1
Cor. 7 is critical to understanding marriage and family. There are interesting, even exciting, and
always edifying truths found here. Some
background on the marriage in the Roman Empire might be helpful. You will see little has changed in our own
day since the couple in the Garden of Eden decided to go their own way (Gen.
1:26-28; 2; 3). In Corinth four types of
marriage were recognized:
·
contubernium, meaning
"tent companionship," an arrangement between slaves (who had no
rights) which lasted only as long as their owner permitted.
·
usus, a form of common
law marriage recognizing a couple to be husband and wife after they had lived
together for a year.
·
coemptio in manum, in
which a father would sell his daughter to a prospective husband.
·
confarreatio, on which
the modern Christian ceremony is based being adopted by the Catholic church and
used with certain Christian modifications, coming into Protestantism through
the Reformation, with very few changes.
Divorce was common in Paul’s day.
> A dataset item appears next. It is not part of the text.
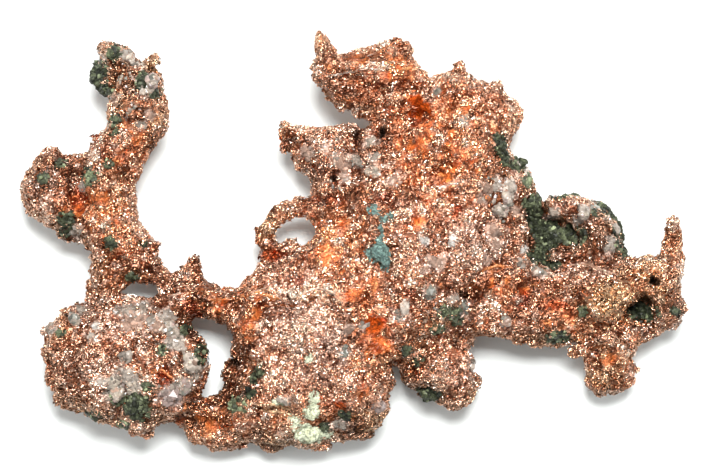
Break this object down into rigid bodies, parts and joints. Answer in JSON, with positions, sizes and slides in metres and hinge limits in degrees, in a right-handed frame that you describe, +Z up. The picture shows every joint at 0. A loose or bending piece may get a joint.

It was possible for men and women to have
been married twenty or more times.
Childless marriages were common as both partners were often too busy
doing their own thing. Homosexuality had become prevalent. In the Corinthian church all of these
cultural norms were present in the backgrounds of the believers (1 Cor. 6:9-11). Ch. 5-6 indicate continuing struggles with
these issues. Some concluded that being
single or celibate was more spiritual than marriage and that physical intimacy
was unspiritual. These ideas would fit some of the
philosophies of the day.
Into this mish-mash of thought and practice the
Bible sheds a light for the dark path of our world. As you read this chapter you will notice something
interesting: Paul gives a combination of absolute truth as well as what he
calls concession (v6). Paul teaches what he thinks is best but there
are other options. In the end he says, I think I also have the Spirit of God
(v40). There are absolutes; and then
there is the application of those absolutes.
For example, in todays passage the absolutes
are, first, physical intimacy is good and necessary in marriage (v3-5); and
second, physical intimacy outside of marriage is always wrong (ch. 6:12-20). Based on this Paul applies his preference for
remaining single. He will explain his
reasons later, but he also recognizes not all can do this. Thus, because of the problem with immorality,
he advises marriage as the proper decision.
This may seem to sound as though Paul had a low view of marriage;
clearly this is not the case. What he
has is a high view of serving God and sees the single life as more conducive to
that service.
So if you are looking for a simple list of rules
you will be disappointed. We get clear
teaching about the life that pleases God and then must follow the Spirit’s
leading in application. That, friends,
is spiritual maturity!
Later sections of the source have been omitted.